The significant delta between the maximum (50%) and Expected SBR (28%) indicates that Eredivisie teams in the 2025-2026 season are exhibiting high tactical efficiency and superior individual duel-winning capabilities. The model provides a physics baseline (28%), meaning that the remaining 22% of retentions are a direct result of coaching structure and player quality rather than the ease of the pass itself.

New metrics

1. SBR Efficiency Index (Retention Added)

SBR Efficiency Index measures the side’s relative strength to exceed the probability of the match. Subtracting the cumulative Expected Second Ball Retention (xSBR) from the total Actual Retentions helps filter the value created by the playing and coaching staff. In such a context, it shows that when the Efficiency Index is also positive, it states that their team is equipped with better aerial duel participants or that their structural pressing trap is highly disciplined in terms of “loose” ball recovery, exceeding the mean rate in their league.

2. Launch Difficulty Profile (Risk Appetite)

The Launch Difficulty Profile is a strategic signifier of a team’s distribution philosophy rather than a metric of success. It plots the average Expected Value of the passes being made. A lower Profile indicates a ‘High Risk’ approach, where there is a penchant to launch the ball into dense, high-entropy areas, often resulting in a physical contest. A higher Profile indicates a ‘Selective’ distributor, who makes use of long verticals only when structural angles indicate a high chance of successful, uncontested recovery.

3. Chaos Resistance Ratio (High-Entropy Dominance)

The Chaos Resistance Ratio in isolation performance in “Broken Play” scenarios specifically filters for events with an xSBR of less than 20%. In these high-entropy instances, the ball is objectively “50/50” or worse. Teams with a high Ratio in this category demonstrate systemic resilience to randomness, evidencing a team that thrives in the “scramble” phase of the game. This would be an essential metric for recruitment and scouting as it would identify squads that can maintain possession and territory in high-pressure match scripts where clean tactical structures have broken a vital trait for success in knockout competitions and high-intensity derbies.

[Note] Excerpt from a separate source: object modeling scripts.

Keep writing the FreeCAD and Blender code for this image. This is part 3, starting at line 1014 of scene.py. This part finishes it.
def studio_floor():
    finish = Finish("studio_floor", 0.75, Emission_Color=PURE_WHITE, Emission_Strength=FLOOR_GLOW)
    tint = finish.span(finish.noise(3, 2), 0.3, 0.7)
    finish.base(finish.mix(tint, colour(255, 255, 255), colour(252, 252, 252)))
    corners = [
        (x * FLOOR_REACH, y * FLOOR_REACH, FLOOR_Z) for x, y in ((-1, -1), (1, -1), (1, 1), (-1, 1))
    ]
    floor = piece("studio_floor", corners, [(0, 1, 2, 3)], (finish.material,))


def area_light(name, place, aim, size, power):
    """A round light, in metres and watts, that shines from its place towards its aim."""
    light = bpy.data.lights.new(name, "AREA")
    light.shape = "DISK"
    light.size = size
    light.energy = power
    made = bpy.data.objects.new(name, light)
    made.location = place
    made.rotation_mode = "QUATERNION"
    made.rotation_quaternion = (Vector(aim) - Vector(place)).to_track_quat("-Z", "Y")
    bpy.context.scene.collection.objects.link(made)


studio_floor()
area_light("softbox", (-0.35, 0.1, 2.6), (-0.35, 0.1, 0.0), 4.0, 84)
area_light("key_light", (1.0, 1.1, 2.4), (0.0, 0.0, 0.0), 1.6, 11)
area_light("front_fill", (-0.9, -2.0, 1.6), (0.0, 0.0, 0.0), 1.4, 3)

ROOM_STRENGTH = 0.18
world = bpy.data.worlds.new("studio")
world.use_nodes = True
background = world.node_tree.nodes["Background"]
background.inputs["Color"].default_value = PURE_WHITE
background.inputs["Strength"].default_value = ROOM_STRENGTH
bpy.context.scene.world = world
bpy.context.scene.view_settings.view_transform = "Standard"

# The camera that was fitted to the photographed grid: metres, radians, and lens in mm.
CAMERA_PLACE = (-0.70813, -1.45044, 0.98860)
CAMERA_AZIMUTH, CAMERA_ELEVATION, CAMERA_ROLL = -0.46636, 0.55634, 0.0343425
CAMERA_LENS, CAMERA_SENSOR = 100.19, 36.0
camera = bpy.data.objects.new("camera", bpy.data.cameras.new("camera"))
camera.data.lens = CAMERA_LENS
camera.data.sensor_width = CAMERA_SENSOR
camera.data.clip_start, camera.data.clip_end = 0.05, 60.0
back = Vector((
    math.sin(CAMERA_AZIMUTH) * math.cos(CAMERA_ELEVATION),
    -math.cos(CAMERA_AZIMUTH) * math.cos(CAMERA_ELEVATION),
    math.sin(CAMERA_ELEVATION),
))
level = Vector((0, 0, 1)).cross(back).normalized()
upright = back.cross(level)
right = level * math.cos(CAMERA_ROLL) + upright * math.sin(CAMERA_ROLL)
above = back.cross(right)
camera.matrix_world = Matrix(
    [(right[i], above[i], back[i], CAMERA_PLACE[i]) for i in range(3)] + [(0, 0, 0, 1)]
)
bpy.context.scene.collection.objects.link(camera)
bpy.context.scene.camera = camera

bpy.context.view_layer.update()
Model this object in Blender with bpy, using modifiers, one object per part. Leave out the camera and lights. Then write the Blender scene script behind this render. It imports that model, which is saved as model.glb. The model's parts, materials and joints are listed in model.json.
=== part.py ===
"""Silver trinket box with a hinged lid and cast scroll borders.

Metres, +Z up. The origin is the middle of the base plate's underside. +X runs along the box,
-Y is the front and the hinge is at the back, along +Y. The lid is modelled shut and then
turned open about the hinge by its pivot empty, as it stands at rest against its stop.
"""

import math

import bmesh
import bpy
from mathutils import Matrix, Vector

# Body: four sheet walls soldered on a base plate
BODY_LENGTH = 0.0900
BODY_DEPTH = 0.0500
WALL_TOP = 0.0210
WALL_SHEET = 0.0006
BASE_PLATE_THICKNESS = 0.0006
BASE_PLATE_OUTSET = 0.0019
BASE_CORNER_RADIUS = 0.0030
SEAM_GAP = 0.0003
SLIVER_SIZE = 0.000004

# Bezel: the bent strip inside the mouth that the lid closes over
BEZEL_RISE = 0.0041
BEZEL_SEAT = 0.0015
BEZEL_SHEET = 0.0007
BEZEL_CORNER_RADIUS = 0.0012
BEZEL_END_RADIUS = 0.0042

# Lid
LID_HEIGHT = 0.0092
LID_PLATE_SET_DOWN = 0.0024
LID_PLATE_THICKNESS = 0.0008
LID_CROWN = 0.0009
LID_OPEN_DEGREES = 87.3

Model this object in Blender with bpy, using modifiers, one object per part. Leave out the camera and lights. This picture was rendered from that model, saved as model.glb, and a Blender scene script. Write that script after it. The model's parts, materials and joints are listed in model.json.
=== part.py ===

Best players that lead to second ball recovery

Now we move one from teams to players. I want to know what the best players who start the long ball, as first.

In the bargraph above, you can see the players whose long ball lead to the highest value added in terms of second ball retention. What’s interesting is that most of these players who rank high are also from the goalkeepers’ rank, but M. van der Hoorn just stands out from the crowd.

So let’s look a step further, which players wins the most second balls?

Here we see the players who win the most second balls. Lauritsen is an exceptionally good second ball winner, followed by Van Hooijdonk and Brinkhorst.

What we can do with this data is anticipate in which areas second balls are most likely to be won, and have a look at which players we want to target. The second ball winners don’t necessarily have to be the ones with the aerial duels, but it’s important that we have them in and around that area. This makes this theoretical framework actionable for football coaches.